[Dataset rows]
———

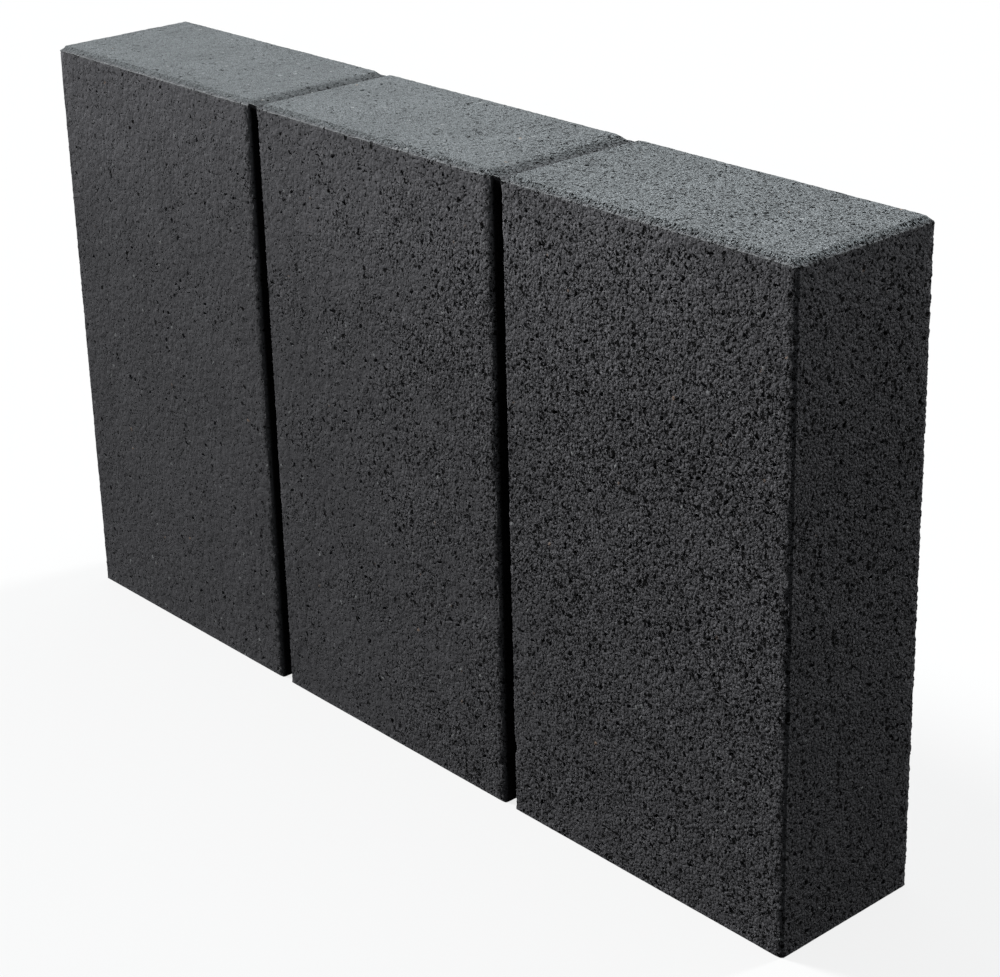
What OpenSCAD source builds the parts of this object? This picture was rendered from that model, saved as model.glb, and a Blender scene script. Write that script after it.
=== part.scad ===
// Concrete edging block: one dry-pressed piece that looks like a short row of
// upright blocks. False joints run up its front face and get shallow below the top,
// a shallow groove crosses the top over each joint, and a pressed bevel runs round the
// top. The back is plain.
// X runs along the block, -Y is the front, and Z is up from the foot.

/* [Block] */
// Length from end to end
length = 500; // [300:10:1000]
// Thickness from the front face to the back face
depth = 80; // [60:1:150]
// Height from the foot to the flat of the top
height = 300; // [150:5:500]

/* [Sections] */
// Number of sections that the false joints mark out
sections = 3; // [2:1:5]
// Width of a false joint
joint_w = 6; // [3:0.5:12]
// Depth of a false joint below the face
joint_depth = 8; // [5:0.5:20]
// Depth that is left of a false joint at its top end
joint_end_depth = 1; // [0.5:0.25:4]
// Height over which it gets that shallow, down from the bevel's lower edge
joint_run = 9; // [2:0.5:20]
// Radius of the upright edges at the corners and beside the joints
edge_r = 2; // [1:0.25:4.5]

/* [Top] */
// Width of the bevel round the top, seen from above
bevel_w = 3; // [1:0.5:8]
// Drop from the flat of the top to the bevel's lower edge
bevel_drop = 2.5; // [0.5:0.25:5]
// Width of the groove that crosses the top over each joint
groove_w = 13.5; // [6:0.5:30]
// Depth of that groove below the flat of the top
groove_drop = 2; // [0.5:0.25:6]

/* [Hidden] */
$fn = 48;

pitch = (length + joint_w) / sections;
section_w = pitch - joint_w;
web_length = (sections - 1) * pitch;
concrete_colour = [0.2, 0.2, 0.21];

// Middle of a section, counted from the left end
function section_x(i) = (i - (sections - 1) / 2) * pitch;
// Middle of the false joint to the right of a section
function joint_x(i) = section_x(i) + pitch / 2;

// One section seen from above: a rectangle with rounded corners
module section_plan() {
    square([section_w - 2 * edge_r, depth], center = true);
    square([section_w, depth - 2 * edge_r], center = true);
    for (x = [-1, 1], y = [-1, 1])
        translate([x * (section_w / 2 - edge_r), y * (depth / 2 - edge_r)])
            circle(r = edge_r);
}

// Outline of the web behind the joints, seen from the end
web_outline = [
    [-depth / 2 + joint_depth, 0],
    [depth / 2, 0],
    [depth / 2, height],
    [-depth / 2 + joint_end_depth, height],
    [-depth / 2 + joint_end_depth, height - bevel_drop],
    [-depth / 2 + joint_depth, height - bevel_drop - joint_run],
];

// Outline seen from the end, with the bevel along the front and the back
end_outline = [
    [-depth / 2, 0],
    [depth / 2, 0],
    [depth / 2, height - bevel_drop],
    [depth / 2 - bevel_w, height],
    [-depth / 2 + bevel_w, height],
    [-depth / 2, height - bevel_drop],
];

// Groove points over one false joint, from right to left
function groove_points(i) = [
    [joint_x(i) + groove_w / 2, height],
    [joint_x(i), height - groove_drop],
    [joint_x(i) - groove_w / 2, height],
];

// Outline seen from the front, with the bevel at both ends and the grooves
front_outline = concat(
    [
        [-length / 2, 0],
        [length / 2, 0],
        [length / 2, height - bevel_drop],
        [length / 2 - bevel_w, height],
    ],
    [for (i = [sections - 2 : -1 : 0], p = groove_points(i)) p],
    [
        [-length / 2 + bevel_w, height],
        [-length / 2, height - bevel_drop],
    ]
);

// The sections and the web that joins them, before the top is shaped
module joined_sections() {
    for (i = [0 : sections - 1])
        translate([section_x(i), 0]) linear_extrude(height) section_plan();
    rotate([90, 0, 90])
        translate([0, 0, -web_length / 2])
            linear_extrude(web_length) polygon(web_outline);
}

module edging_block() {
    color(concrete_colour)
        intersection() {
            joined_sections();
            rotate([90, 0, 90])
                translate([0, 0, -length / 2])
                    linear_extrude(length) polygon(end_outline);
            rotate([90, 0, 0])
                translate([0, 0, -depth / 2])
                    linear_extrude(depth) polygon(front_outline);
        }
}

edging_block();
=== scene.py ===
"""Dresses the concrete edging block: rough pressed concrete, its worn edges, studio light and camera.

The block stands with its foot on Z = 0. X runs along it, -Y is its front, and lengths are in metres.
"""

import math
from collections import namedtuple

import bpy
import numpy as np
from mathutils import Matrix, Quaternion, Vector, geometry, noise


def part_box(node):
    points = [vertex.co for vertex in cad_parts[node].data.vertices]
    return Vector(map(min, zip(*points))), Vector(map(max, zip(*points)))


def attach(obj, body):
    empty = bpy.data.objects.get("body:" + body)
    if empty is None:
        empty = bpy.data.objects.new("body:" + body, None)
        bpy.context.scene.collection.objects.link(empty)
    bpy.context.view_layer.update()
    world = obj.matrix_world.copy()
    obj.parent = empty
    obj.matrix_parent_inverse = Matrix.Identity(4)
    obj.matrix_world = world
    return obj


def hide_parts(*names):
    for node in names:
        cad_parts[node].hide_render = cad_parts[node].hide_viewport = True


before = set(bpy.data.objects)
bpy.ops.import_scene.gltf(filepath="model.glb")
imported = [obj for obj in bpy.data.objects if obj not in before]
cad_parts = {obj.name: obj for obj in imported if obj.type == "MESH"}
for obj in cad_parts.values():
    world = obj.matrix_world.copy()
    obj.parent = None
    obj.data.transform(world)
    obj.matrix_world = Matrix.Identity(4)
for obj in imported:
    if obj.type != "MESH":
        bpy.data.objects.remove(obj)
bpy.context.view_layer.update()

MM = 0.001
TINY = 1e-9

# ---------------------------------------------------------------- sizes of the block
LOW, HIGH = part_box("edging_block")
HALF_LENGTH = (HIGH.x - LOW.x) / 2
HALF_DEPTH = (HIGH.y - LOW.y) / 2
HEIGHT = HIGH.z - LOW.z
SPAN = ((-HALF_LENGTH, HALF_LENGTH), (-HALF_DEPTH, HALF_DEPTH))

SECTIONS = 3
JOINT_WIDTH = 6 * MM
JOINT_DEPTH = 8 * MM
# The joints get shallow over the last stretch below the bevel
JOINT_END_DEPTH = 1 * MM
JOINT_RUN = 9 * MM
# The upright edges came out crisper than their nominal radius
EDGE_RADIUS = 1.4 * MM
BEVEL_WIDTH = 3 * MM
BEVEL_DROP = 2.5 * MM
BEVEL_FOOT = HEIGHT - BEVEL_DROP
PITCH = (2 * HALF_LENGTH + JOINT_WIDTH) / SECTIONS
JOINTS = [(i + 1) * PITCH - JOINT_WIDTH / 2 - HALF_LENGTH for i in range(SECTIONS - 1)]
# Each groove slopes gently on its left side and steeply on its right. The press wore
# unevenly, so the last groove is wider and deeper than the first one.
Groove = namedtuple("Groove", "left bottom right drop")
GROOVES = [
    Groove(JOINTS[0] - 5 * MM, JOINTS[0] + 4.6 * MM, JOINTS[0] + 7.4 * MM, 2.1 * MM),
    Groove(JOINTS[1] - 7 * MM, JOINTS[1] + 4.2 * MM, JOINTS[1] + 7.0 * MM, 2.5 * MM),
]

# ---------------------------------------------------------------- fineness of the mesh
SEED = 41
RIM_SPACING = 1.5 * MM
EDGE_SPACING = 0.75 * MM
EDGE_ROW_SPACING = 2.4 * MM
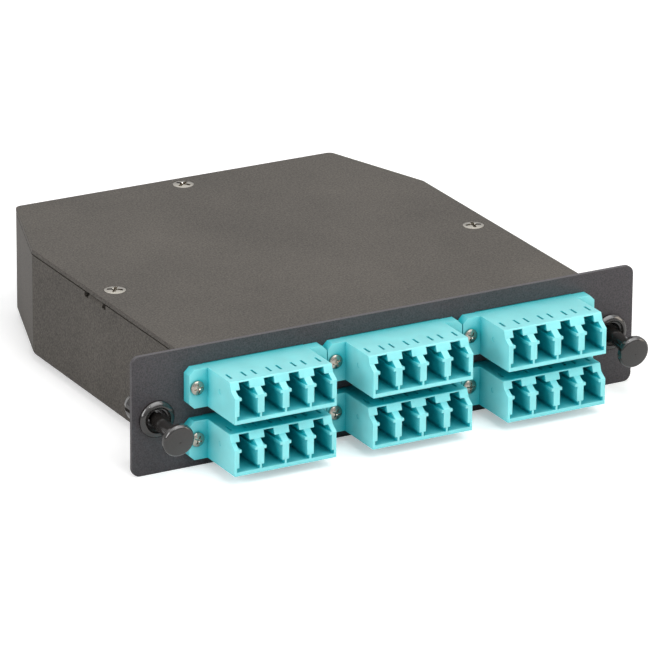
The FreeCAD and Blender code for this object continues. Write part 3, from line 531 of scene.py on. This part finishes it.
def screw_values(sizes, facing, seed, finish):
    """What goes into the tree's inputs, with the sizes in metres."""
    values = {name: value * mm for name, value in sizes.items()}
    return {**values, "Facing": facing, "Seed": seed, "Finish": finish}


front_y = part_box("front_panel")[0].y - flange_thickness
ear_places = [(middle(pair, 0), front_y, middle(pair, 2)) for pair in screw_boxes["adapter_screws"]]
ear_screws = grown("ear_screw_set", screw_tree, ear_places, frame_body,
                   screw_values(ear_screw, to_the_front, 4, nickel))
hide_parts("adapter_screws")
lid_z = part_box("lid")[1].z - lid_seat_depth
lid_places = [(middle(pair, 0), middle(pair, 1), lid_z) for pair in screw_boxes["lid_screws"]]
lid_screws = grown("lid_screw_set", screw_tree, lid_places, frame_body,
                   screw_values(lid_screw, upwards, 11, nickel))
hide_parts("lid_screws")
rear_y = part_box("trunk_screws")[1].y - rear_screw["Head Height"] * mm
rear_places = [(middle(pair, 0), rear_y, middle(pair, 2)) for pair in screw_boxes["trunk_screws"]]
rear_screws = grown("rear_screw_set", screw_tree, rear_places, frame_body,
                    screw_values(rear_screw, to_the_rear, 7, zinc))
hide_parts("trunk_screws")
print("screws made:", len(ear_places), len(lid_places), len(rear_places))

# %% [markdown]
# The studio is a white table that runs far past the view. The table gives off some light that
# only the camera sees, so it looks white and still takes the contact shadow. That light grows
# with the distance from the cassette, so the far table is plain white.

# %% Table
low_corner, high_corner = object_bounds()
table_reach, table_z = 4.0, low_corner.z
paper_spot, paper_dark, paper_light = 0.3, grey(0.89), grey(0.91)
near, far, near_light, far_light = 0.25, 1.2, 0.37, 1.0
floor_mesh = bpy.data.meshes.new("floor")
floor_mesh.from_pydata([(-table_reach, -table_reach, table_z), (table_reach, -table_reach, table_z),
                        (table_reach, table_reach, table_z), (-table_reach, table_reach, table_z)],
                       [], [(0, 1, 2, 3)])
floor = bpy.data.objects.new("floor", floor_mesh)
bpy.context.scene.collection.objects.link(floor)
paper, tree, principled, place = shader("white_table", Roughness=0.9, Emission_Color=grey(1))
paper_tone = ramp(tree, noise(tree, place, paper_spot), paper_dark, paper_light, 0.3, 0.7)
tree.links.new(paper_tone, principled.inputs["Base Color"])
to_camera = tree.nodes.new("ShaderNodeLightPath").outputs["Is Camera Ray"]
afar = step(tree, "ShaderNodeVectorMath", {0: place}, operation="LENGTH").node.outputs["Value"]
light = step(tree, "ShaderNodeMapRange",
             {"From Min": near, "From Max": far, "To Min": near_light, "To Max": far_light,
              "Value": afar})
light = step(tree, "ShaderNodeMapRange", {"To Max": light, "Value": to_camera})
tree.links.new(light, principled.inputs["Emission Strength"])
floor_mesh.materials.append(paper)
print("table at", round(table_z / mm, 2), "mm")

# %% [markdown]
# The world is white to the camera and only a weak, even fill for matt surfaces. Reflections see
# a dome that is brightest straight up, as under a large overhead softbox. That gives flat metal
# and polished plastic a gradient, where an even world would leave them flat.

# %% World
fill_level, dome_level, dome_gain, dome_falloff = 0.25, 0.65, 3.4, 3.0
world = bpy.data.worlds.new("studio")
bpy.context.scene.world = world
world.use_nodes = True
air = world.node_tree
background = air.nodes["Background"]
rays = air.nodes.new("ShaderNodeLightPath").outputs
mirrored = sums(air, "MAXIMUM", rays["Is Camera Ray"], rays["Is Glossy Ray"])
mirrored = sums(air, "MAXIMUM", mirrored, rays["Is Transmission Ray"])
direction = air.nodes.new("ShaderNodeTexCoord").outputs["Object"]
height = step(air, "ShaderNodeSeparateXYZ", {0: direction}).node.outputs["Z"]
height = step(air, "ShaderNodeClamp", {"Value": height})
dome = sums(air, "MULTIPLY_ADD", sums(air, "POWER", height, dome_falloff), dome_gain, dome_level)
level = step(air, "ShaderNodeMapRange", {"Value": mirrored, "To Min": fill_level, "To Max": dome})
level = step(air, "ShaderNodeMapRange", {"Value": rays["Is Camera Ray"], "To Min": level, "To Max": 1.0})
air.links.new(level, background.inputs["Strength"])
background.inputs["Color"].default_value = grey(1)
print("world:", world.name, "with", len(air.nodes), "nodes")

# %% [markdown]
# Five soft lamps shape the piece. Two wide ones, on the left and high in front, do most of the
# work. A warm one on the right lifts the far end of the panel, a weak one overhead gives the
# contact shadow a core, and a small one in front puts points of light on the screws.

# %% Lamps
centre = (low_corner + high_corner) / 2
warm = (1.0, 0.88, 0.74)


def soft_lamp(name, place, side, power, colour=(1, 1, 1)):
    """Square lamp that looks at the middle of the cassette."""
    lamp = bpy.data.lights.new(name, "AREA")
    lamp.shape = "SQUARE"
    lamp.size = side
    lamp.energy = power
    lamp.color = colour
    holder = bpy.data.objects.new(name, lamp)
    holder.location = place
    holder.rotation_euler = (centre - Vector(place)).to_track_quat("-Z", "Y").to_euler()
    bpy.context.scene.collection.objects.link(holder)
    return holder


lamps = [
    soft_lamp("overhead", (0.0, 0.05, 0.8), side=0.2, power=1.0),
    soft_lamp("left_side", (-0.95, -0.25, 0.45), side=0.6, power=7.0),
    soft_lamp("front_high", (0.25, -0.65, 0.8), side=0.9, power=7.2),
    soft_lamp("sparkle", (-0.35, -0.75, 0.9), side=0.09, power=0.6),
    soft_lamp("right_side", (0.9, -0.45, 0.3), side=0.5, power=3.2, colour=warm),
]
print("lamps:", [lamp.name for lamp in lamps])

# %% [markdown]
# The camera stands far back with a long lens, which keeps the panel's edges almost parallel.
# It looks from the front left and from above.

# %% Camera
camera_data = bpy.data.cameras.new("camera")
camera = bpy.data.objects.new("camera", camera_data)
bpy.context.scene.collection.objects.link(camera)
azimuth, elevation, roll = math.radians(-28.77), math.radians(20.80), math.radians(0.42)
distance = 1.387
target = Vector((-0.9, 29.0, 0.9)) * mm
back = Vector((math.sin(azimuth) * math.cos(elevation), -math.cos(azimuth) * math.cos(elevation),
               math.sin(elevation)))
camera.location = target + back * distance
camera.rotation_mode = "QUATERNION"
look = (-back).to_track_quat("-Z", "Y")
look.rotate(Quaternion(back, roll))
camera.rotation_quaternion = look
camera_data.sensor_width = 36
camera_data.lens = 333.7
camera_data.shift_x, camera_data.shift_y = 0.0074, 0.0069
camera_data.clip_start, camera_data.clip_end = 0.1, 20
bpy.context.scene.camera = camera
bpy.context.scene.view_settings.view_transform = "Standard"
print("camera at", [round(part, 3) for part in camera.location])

———

PROBLEM TO WORK ON —
Copy out exactly the lines from the one containing "The FreeCAD and" to the one containing "screw_values(lid_screw, upwards, 11, nickel))", both ends inclusive.

TASK RESULT —
The FreeCAD and Blender code for this object continues. Write part 3, from line 531 of scene.py on. This part finishes it.
def screw_values(sizes, facing, seed, finish):
    """What goes into the tree's inputs, with the sizes in metres."""
    values = {name: value * mm for name, value in sizes.items()}
    return {**values, "Facing": facing, "Seed": seed, "Finish": finish}


front_y = part_box("front_panel")[0].y - flange_thickness
ear_places = [(middle(pair, 0), front_y, middle(pair, 2)) for pair in screw_boxes["adapter_screws"]]
ear_screws = grown("ear_screw_set", screw_tree, ear_places, frame_body,
                   screw_values(ear_screw, to_the_front, 4, nickel))
hide_parts("adapter_screws")
lid_z = part_box("lid")[1].z - lid_seat_depth
lid_places = [(middle(pair, 0), middle(pair, 1), lid_z) for pair in screw_boxes["lid_screws"]]
lid_screws = grown("lid_screw_set", screw_tree, lid_places, frame_body,
                   screw_values(lid_screw, upwards, 11, nickel))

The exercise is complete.